* [Task directions]: Below is a listing; reproduce each line of it exactly.

* [Dataset content]:
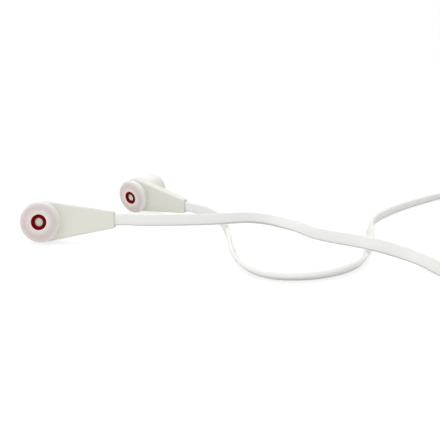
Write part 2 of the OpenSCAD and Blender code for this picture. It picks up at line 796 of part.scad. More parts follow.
// Contact tip with its latching groove
module plug_tip() {
    r = plug_d / 2;
    color(steel_colour)
        shaft_segment([[0, tip_start], [r, tip_start], [r, tip_start + 0.3],
            [waist_r, tip_start + 1], [r - 0.25, tip_start + 1.8], [r - 0.25, tip_start + 2.3],
            [0.5, plug_l - 0.15], [0.25, plug_l], [0, plug_l]]);
}

// The two dark rings that part the contacts, ground flush with them
module plug_insulators() {
    r = plug_d / 2;
    color(black_colour) {
        shaft_segment([[0, sleeve_end], [r, sleeve_end], [r, ring_start], [0, ring_start]]);
        shaft_segment([[0, ring_end], [r, ring_end], [r, tip_start], [0, tip_start]]);
    }
}

on_bud(left_pose) front_shell();  // left_front_shell
on_bud(left_pose) rear_shell();  // left_rear_shell
on_bud(left_pose) driver_cup();  // left_driver_cup
on_bud(left_pose) rear_cap();  // left_rear_cap
on_bud(left_pose) nozzle_mesh();  // left_nozzle_mesh
on_bud(left_pose) ear_tip();  // left_ear_tip
on_bud(left_pose) ear_tip_core();  // left_ear_tip_core
on_bud(left_pose) driver_frame();  // left_driver_frame
on_bud(left_pose) diaphragm();  // left_diaphragm
on_bud(left_pose) voice_coil();  // left_voice_coil
on_bud(left_pose) top_plate();  // left_top_plate
on_bud(left_pose) magnet();  // left_magnet
on_bud(left_pose) yoke();  // left_yoke
on_bud(left_pose) terminal_board();  // left_terminal_board
on_bud(left_pose) driver_wires();  // left_driver_wires
on_bud(left_pose) cord_clamp();  // left_cord_clamp
on_bud(left_pose) cord_collar();  // left_cord_collar
on_bud(right_pose) front_shell();  // right_front_shell
on_bud(right_pose) rear_shell();  // right_rear_shell
on_bud(right_pose) driver_cup();  // right_driver_cup
on_bud(right_pose) rear_cap();  // right_rear_cap
on_bud(right_pose) nozzle_mesh();  // right_nozzle_mesh
on_bud(right_pose) ear_tip();  // right_ear_tip
on_bud(right_pose) ear_tip_core();  // right_ear_tip_core
on_bud(right_pose) driver_frame();  // right_driver_frame
on_bud(right_pose) diaphragm();  // right_diaphragm
on_bud(right_pose) voice_coil();  // right_voice_coil
on_bud(right_pose) top_plate();  // right_top_plate
on_bud(right_pose) magnet();  // right_magnet
on_bud(right_pose) yoke();  // right_yoke
on_bud(right_pose) terminal_board();  // right_terminal_board
on_bud(right_pose) driver_wires();  // right_driver_wires
on_bud(right_pose) cord_clamp();  // right_cord_clamp
on_bud(right_pose) cord_collar();  // right_cord_collar
left_cord();
right_cord();
splitter();
lead_to_coil();
lead_coil();
lead_to_plug();
plug_relief();
plug_handle();
plug_sleeve();
plug_ring();
plug_tip();
plug_insulators();
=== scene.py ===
"""Wired earphones with flat ribbon cords: the finish of every piece, round the fixed frame."""
from math import atan2, cos, degrees, hypot, pi, radians, sin, sqrt

import bmesh
import bpy
from mathutils import Matrix, Vector


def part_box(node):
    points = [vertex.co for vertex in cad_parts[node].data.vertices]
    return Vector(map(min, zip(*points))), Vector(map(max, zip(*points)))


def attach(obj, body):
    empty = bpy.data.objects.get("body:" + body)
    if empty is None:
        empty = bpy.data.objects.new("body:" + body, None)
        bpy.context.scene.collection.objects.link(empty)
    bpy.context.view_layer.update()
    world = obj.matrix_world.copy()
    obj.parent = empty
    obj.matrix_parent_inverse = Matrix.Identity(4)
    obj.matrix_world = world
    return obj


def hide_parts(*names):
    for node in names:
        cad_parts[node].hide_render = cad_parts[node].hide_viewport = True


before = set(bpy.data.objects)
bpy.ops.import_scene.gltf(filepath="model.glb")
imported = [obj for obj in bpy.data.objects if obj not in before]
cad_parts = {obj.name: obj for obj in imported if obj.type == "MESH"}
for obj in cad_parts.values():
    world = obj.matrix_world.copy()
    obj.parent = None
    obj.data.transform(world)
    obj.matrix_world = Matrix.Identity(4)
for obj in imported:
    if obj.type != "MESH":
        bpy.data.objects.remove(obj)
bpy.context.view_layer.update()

MM = 0.001

# ---- Sizes in millimetres, as in the construction ----

# Paddle housing: round head, tangent sides, rounded corners at the end of the tail
HEAD_R = 6.3
TAIL_L = 22.4
TAIL_H = 5.2
BODY_T = 3.2
TAIL_T = 2.4
EDGE_R = 0.5
CORNER_R = 0.9
FACE_T = 0.7
SPLIT = TAIL_T / 2
SEAM = 0.07
SEAT = 0.05
CHAMFER = 0.12
FACE_RINGS = (5.4, 2.3)

# Nozzle and ear tip
NOZZLE_R = 1.8
NOZZLE_BORE_R = 1.3
NOZZLE_L = 2.8
NOZZLE_FILLET = 0.4
NOZZLE_LIP = 0.15
MESH_SEAT_R = 1.5
MESH_R = 1.44
MESH_DEPTH = 0.25
MESH_MIDDLE = 0.1
MESH_SINK = 0.12
TIP_R = 6.25
TIP_FRONT = 3.4
TIP_RIM = 1.8
TIP_GAP = 0.35
TIP_WALL = 0.5
CORE_R = 2.4
CORE_HOLE_R = 1.3
CORE_FRONT = TIP_FRONT + 0.04

# Driver cup and its blank cap
CUP_R = 5.2
CUP_DEPTH = 12.6
CUP_WALL = 0.6
CUP_ROUND = 1.2
CUP_BORE_R = CUP_R - CUP_WALL
FLANGE_R = 5.6
FLANGE_T = 0.6
CAP_R = 3.8
CAP_RECESS = 0.35
CAP_DOME = 0.35
CAP_EDGE = 0.06
VENT_R = 0.5
VENT_Z = 2.6 - CUP_DEPTH
DRIVER_R = CUP_BORE_R - SEAT

# Ribbons, and the wires, clamp and collar in each tail
BRANCH_W = 3.6
MAIN_W = 4.0
RIBBON_T = 1.2
RIBBON_ROUND = 0.4
COLLAR_IN = 2.4
COLLAR_SINK = 0.3
COLLAR_H = 4.3
COLLAR_T = TAIL_T - 0.7
COLLAR_LIP = 0.65
COLLAR_NECK = 0.15
CLAMP_END = TAIL_L - 3.5
CLAMP_START = CLAMP_END - 2.4
CLAMP_W = 3.3
CLAMP_T = 1.5
WIRES_START = 4.7
WIRES_W = 1.6
WIRES_T = 0.6
RIBBON_ROOM = 0.2

# Splitter
SPLITTER_AT = (163, 37)
SPLITTER_TURN = -20
SPLITTER_L = 13
SPLITTER_T = 3
BRANCH_GAP = 1
BRANCH_SHIFT = (BRANCH_W + BRANCH_GAP) / 2
SPLITTER_W = 2 * BRANCH_W + BRANCH_GAP + 1.8

# Coil of the main lead
COIL_AT = (153, -14)
COIL_R = 23.25
COIL_PITCH = 2.0
COIL_TURNS = 2.75
CLIMB_TURNS = 0.5
CLIMB_DIP = 0.9
LAYER_STEP = MAIN_W + 0.5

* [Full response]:
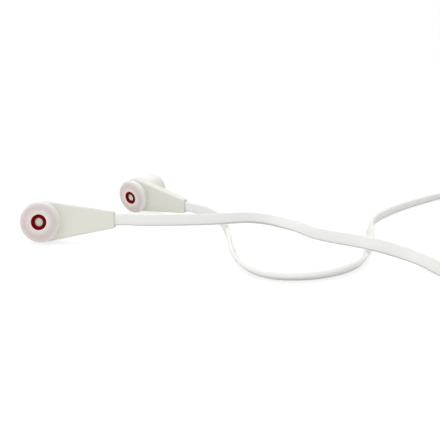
Write part 2 of the OpenSCAD and Blender code for this picture. It picks up at line 796 of part.scad. More parts follow.
// Contact tip with its latching groove
module plug_tip() {
    r = plug_d / 2;
    color(steel_colour)
        shaft_segment([[0, tip_start], [r, tip_start], [r, tip_start + 0.3],
            [waist_r, tip_start + 1], [r - 0.25, tip_start + 1.8], [r - 0.25, tip_start + 2.3],
            [0.5, plug_l - 0.15], [0.25, plug_l], [0, plug_l]]);
}

// The two dark rings that part the contacts, ground flush with them
module plug_insulators() {
    r = plug_d / 2;
    color(black_colour) {
        shaft_segment([[0, sleeve_end], [r, sleeve_end], [r, ring_start], [0, ring_start]]);
        shaft_segment([[0, ring_end], [r, ring_end], [r, tip_start], [0, tip_start]]);
    }
}

on_bud(left_pose) front_shell();  // left_front_shell
on_bud(left_pose) rear_shell();  // left_rear_shell
on_bud(left_pose) driver_cup();  // left_driver_cup
on_bud(left_pose) rear_cap();  // left_rear_cap
on_bud(left_pose) nozzle_mesh();  // left_nozzle_mesh
on_bud(left_pose) ear_tip();  // left_ear_tip
on_bud(left_pose) ear_tip_core();  // left_ear_tip_core
on_bud(left_pose) driver_frame();  // left_driver_frame
on_bud(left_pose) diaphragm();  // left_diaphragm
on_bud(left_pose) voice_coil();  // left_voice_coil
on_bud(left_pose) top_plate();  // left_top_plate
on_bud(left_pose) magnet();  // left_magnet
on_bud(left_pose) yoke();  // left_yoke
on_bud(left_pose) terminal_board();  // left_terminal_board
on_bud(left_pose) driver_wires();  // left_driver_wires
on_bud(left_pose) cord_clamp();  // left_cord_clamp
on_bud(left_pose) cord_collar();  // left_cord_collar
on_bud(right_pose) front_shell();  // right_front_shell
on_bud(right_pose) rear_shell();  // right_rear_shell
on_bud(right_pose) driver_cup();  // right_driver_cup
on_bud(right_pose) rear_cap();  // right_rear_cap
on_bud(right_pose) nozzle_mesh();  // right_nozzle_mesh
on_bud(right_pose) ear_tip();  // right_ear_tip
on_bud(right_pose) ear_tip_core();  // right_ear_tip_core
on_bud(right_pose) driver_frame();  // right_driver_frame
on_bud(right_pose) diaphragm();  // right_diaphragm
on_bud(right_pose) voice_coil();  // right_voice_coil
on_bud(right_pose) top_plate();  // right_top_plate
on_bud(right_pose) magnet();  // right_magnet
on_bud(right_pose) yoke();  // right_yoke
on_bud(right_pose) terminal_board();  // right_terminal_board
on_bud(right_pose) driver_wires();  // right_driver_wires
on_bud(right_pose) cord_clamp();  // right_cord_clamp
on_bud(right_pose) cord_collar();  // right_cord_collar
left_cord();
right_cord();
splitter();
lead_to_coil();
lead_coil();
lead_to_plug();
plug_relief();
plug_handle();
plug_sleeve();
plug_ring();
plug_tip();
plug_insulators();
=== scene.py ===
"""Wired earphones with flat ribbon cords: the finish of every piece, round the fixed frame."""
from math import atan2, cos, degrees, hypot, pi, radians, sin, sqrt

import bmesh
import bpy
from mathutils import Matrix, Vector


def part_box(node):
    points = [vertex.co for vertex in cad_parts[node].data.vertices]
    return Vector(map(min, zip(*points))), Vector(map(max, zip(*points)))


def attach(obj, body):
    empty = bpy.data.objects.get("body:" + body)
    if empty is None:
        empty = bpy.data.objects.new("body:" + body, None)
        bpy.context.scene.collection.objects.link(empty)
    bpy.context.view_layer.update()
    world = obj.matrix_world.copy()
    obj.parent = empty
    obj.matrix_parent_inverse = Matrix.Identity(4)
    obj.matrix_world = world
    return obj


def hide_parts(*names):
    for node in names:
        cad_parts[node].hide_render = cad_parts[node].hide_viewport = True


before = set(bpy.data.objects)
bpy.ops.import_scene.gltf(filepath="model.glb")
imported = [obj for obj in bpy.data.objects if obj not in before]
cad_parts = {obj.name: obj for obj in imported if obj.type == "MESH"}
for obj in cad_parts.values():
    world = obj.matrix_world.copy()
    obj.parent = None
    obj.data.transform(world)
    obj.matrix_world = Matrix.Identity(4)
for obj in imported:
    if obj.type != "MESH":
        bpy.data.objects.remove(obj)
bpy.context.view_layer.update()

MM = 0.001

# ---- Sizes in millimetres, as in the construction ----

# Paddle housing: round head, tangent sides, rounded corners at the end of the tail
HEAD_R = 6.3
TAIL_L = 22.4
TAIL_H = 5.2
BODY_T = 3.2
TAIL_T = 2.4
EDGE_R = 0.5
CORNER_R = 0.9
FACE_T = 0.7
SPLIT = TAIL_T / 2
SEAM = 0.07
SEAT = 0.05
CHAMFER = 0.12
FACE_RINGS = (5.4, 2.3)

# Nozzle and ear tip
NOZZLE_R = 1.8
NOZZLE_BORE_R = 1.3
NOZZLE_L = 2.8
NOZZLE_FILLET = 0.4
NOZZLE_LIP = 0.15
MESH_SEAT_R = 1.5
MESH_R = 1.44
MESH_DEPTH = 0.25
MESH_MIDDLE = 0.1
MESH_SINK = 0.12
TIP_R = 6.25
TIP_FRONT = 3.4
TIP_RIM = 1.8
TIP_GAP = 0.35
TIP_WALL = 0.5
CORE_R = 2.4
CORE_HOLE_R = 1.3
CORE_FRONT = TIP_FRONT + 0.04

# Driver cup and its blank cap
CUP_R = 5.2
CUP_DEPTH = 12.6
CUP_WALL = 0.6
CUP_ROUND = 1.2
CUP_BORE_R = CUP_R - CUP_WALL
FLANGE_R = 5.6
FLANGE_T = 0.6
CAP_R = 3.8
CAP_RECESS = 0.35
CAP_DOME = 0.35
CAP_EDGE = 0.06
VENT_R = 0.5
VENT_Z = 2.6 - CUP_DEPTH
DRIVER_R = CUP_BORE_R - SEAT

# Ribbons, and the wires, clamp and collar in each tail
BRANCH_W = 3.6
MAIN_W = 4.0
RIBBON_T = 1.2
RIBBON_ROUND = 0.4
COLLAR_IN = 2.4
COLLAR_SINK = 0.3
COLLAR_H = 4.3
COLLAR_T = TAIL_T - 0.7
COLLAR_LIP = 0.65
COLLAR_NECK = 0.15
CLAMP_END = TAIL_L - 3.5
CLAMP_START = CLAMP_END - 2.4
CLAMP_W = 3.3
CLAMP_T = 1.5
WIRES_START = 4.7
WIRES_W = 1.6
WIRES_T = 0.6
RIBBON_ROOM = 0.2

# Splitter
SPLITTER_AT = (163, 37)
SPLITTER_TURN = -20
SPLITTER_L = 13
SPLITTER_T = 3
BRANCH_GAP = 1
BRANCH_SHIFT = (BRANCH_W + BRANCH_GAP) / 2
SPLITTER_W = 2 * BRANCH_W + BRANCH_GAP + 1.8

# Coil of the main lead
COIL_AT = (153, -14)
COIL_R = 23.25
COIL_PITCH = 2.0
COIL_TURNS = 2.75
CLIMB_TURNS = 0.5
CLIMB_DIP = 0.9
LAYER_STEP = MAIN_W + 0.5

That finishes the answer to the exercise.